:: Given problem ::
Copy out the complete listing, word for word.

:: Provided material ::
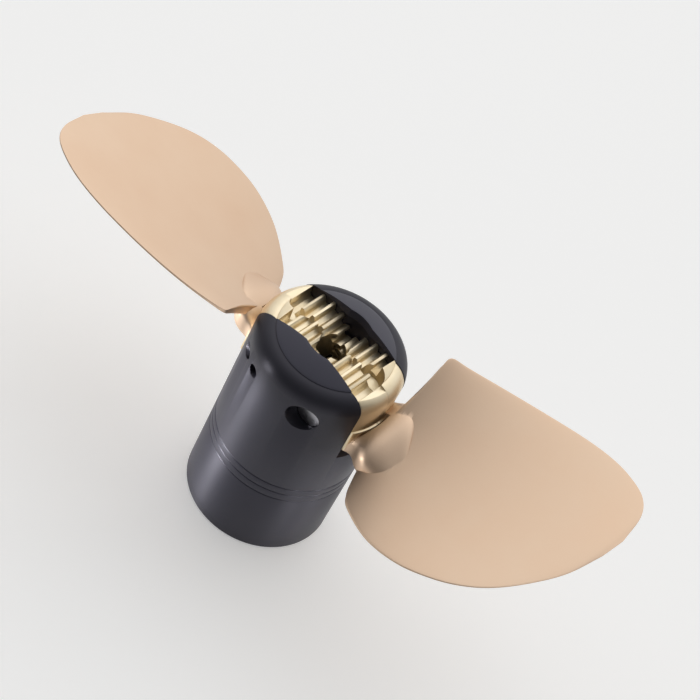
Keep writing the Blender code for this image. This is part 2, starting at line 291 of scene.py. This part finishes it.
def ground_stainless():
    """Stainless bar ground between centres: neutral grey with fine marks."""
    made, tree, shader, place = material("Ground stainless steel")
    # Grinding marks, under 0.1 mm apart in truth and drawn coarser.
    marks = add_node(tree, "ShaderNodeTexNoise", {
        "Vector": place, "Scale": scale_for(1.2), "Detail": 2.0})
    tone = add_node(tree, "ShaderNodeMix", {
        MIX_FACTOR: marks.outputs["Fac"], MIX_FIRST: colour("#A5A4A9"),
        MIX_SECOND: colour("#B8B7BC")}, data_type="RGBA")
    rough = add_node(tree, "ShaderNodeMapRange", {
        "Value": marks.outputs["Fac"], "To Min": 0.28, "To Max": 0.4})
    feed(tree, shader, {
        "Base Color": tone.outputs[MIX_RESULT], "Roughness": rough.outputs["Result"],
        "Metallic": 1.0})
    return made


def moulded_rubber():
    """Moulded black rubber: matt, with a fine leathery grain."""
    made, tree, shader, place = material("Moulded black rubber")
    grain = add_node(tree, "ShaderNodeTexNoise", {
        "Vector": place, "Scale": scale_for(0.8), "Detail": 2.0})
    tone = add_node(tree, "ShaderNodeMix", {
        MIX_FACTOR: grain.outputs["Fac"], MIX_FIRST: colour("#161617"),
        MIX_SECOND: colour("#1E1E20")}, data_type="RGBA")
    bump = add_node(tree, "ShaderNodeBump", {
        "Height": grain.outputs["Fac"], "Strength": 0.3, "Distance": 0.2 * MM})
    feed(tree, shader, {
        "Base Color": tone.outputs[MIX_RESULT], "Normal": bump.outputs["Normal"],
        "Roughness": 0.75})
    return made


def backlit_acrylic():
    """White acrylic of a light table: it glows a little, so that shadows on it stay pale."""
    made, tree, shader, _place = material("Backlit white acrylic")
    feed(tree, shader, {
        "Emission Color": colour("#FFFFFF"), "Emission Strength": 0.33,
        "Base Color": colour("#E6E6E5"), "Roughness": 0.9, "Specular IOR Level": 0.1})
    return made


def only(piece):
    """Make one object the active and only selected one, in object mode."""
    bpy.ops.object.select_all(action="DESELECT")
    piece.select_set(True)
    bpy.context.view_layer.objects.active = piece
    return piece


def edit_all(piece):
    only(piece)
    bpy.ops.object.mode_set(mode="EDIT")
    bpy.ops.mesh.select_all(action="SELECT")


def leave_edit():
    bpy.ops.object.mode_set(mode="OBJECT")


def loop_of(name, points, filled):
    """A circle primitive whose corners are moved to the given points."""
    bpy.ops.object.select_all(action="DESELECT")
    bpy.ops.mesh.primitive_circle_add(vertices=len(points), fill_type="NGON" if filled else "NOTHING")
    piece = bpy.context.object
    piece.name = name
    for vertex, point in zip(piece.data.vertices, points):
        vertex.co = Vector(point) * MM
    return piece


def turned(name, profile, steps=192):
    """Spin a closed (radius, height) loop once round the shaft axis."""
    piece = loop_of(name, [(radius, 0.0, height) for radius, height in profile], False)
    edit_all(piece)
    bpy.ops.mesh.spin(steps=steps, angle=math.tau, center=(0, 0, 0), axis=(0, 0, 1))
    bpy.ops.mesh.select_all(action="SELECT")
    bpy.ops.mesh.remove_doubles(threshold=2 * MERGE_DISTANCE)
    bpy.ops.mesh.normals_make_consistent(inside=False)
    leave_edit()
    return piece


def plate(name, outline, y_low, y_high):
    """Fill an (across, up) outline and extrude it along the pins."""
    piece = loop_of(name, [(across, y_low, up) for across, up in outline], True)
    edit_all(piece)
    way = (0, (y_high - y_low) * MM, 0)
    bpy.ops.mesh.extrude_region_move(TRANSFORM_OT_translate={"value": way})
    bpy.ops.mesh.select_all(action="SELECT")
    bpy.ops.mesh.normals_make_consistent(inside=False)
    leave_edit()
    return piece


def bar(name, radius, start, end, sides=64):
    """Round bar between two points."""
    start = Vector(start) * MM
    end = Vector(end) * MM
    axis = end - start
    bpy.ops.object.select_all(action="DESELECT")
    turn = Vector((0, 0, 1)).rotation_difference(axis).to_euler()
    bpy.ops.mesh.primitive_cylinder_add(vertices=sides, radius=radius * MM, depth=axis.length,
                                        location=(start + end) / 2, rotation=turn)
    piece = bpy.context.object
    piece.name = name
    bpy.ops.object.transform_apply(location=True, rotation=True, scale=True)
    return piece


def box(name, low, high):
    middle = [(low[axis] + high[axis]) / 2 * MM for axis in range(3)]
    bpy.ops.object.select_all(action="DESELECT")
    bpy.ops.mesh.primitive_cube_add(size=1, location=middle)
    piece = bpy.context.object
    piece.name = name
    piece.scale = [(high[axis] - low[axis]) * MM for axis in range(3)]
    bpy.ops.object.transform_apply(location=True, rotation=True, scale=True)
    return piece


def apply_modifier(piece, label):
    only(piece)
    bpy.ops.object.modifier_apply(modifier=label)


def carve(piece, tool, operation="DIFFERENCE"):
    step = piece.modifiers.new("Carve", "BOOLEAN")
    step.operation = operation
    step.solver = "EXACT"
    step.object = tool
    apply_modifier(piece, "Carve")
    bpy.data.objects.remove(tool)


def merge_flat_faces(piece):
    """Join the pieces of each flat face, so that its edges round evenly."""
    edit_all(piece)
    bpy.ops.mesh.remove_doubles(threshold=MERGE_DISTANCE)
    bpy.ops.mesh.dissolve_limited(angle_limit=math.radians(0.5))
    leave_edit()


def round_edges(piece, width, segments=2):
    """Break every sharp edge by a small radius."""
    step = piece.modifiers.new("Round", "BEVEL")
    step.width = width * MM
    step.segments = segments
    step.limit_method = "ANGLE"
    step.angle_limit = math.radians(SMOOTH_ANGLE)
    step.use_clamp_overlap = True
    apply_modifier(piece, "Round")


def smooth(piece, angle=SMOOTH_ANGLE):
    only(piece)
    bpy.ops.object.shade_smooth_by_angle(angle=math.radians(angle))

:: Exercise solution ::
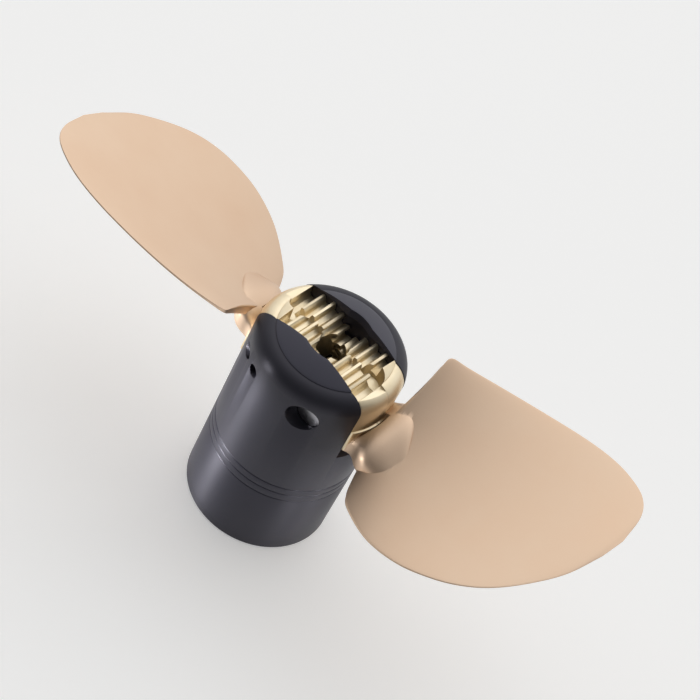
Keep writing the Blender code for this image. This is part 2, starting at line 291 of scene.py. This part finishes it.
def ground_stainless():
    """Stainless bar ground between centres: neutral grey with fine marks."""
    made, tree, shader, place = material("Ground stainless steel")
    # Grinding marks, under 0.1 mm apart in truth and drawn coarser.
    marks = add_node(tree, "ShaderNodeTexNoise", {
        "Vector": place, "Scale": scale_for(1.2), "Detail": 2.0})
    tone = add_node(tree, "ShaderNodeMix", {
        MIX_FACTOR: marks.outputs["Fac"], MIX_FIRST: colour("#A5A4A9"),
        MIX_SECOND: colour("#B8B7BC")}, data_type="RGBA")
    rough = add_node(tree, "ShaderNodeMapRange", {
        "Value": marks.outputs["Fac"], "To Min": 0.28, "To Max": 0.4})
    feed(tree, shader, {
        "Base Color": tone.outputs[MIX_RESULT], "Roughness": rough.outputs["Result"],
        "Metallic": 1.0})
    return made


def moulded_rubber():
    """Moulded black rubber: matt, with a fine leathery grain."""
    made, tree, shader, place = material("Moulded black rubber")
    grain = add_node(tree, "ShaderNodeTexNoise", {
        "Vector": place, "Scale": scale_for(0.8), "Detail": 2.0})
    tone = add_node(tree, "ShaderNodeMix", {
        MIX_FACTOR: grain.outputs["Fac"], MIX_FIRST: colour("#161617"),
        MIX_SECOND: colour("#1E1E20")}, data_type="RGBA")
    bump = add_node(tree, "ShaderNodeBump", {
        "Height": grain.outputs["Fac"], "Strength": 0.3, "Distance": 0.2 * MM})
    feed(tree, shader, {
        "Base Color": tone.outputs[MIX_RESULT], "Normal": bump.outputs["Normal"],
        "Roughness": 0.75})
    return made


def backlit_acrylic():
    """White acrylic of a light table: it glows a little, so that shadows on it stay pale."""
    made, tree, shader, _place = material("Backlit white acrylic")
    feed(tree, shader, {
        "Emission Color": colour("#FFFFFF"), "Emission Strength": 0.33,
        "Base Color": colour("#E6E6E5"), "Roughness": 0.9, "Specular IOR Level": 0.1})
    return made


def only(piece):
    """Make one object the active and only selected one, in object mode."""
    bpy.ops.object.select_all(action="DESELECT")
    piece.select_set(True)
    bpy.context.view_layer.objects.active = piece
    return piece


def edit_all(piece):
    only(piece)
    bpy.ops.object.mode_set(mode="EDIT")
    bpy.ops.mesh.select_all(action="SELECT")


def leave_edit():
    bpy.ops.object.mode_set(mode="OBJECT")


def loop_of(name, points, filled):
    """A circle primitive whose corners are moved to the given points."""
    bpy.ops.object.select_all(action="DESELECT")
    bpy.ops.mesh.primitive_circle_add(vertices=len(points), fill_type="NGON" if filled else "NOTHING")
    piece = bpy.context.object
    piece.name = name
    for vertex, point in zip(piece.data.vertices, points):
        vertex.co = Vector(point) * MM
    return piece


def turned(name, profile, steps=192):
    """Spin a closed (radius, height) loop once round the shaft axis."""
    piece = loop_of(name, [(radius, 0.0, height) for radius, height in profile], False)
    edit_all(piece)
    bpy.ops.mesh.spin(steps=steps, angle=math.tau, center=(0, 0, 0), axis=(0, 0, 1))
    bpy.ops.mesh.select_all(action="SELECT")
    bpy.ops.mesh.remove_doubles(threshold=2 * MERGE_DISTANCE)
    bpy.ops.mesh.normals_make_consistent(inside=False)
    leave_edit()
    return piece


def plate(name, outline, y_low, y_high):
    """Fill an (across, up) outline and extrude it along the pins."""
    piece = loop_of(name, [(across, y_low, up) for across, up in outline], True)
    edit_all(piece)
    way = (0, (y_high - y_low) * MM, 0)
    bpy.ops.mesh.extrude_region_move(TRANSFORM_OT_translate={"value": way})
    bpy.ops.mesh.select_all(action="SELECT")
    bpy.ops.mesh.normals_make_consistent(inside=False)
    leave_edit()
    return piece


def bar(name, radius, start, end, sides=64):
    """Round bar between two points."""
    start = Vector(start) * MM
    end = Vector(end) * MM
    axis = end - start
    bpy.ops.object.select_all(action="DESELECT")
    turn = Vector((0, 0, 1)).rotation_difference(axis).to_euler()
    bpy.ops.mesh.primitive_cylinder_add(vertices=sides, radius=radius * MM, depth=axis.length,
                                        location=(start + end) / 2, rotation=turn)
    piece = bpy.context.object
    piece.name = name
    bpy.ops.object.transform_apply(location=True, rotation=True, scale=True)
    return piece


def box(name, low, high):
    middle = [(low[axis] + high[axis]) / 2 * MM for axis in range(3)]
    bpy.ops.object.select_all(action="DESELECT")
    bpy.ops.mesh.primitive_cube_add(size=1, location=middle)
    piece = bpy.context.object
    piece.name = name
    piece.scale = [(high[axis] - low[axis]) * MM for axis in range(3)]
    bpy.ops.object.transform_apply(location=True, rotation=True, scale=True)
    return piece


def apply_modifier(piece, label):
    only(piece)
    bpy.ops.object.modifier_apply(modifier=label)


def carve(piece, tool, operation="DIFFERENCE"):
    step = piece.modifiers.new("Carve", "BOOLEAN")
    step.operation = operation
    step.solver = "EXACT"
    step.object = tool
    apply_modifier(piece, "Carve")
    bpy.data.objects.remove(tool)


def merge_flat_faces(piece):
    """Join the pieces of each flat face, so that its edges round evenly."""
    edit_all(piece)
    bpy.ops.mesh.remove_doubles(threshold=MERGE_DISTANCE)
    bpy.ops.mesh.dissolve_limited(angle_limit=math.radians(0.5))
    leave_edit()


def round_edges(piece, width, segments=2):
    """Break every sharp edge by a small radius."""
    step = piece.modifiers.new("Round", "BEVEL")
    step.width = width * MM
    step.segments = segments
    step.limit_method = "ANGLE"
    step.angle_limit = math.radians(SMOOTH_ANGLE)
    step.use_clamp_overlap = True
    apply_modifier(piece, "Round")


def smooth(piece, angle=SMOOTH_ANGLE):
    only(piece)
    bpy.ops.object.shade_smooth_by_angle(angle=math.radians(angle))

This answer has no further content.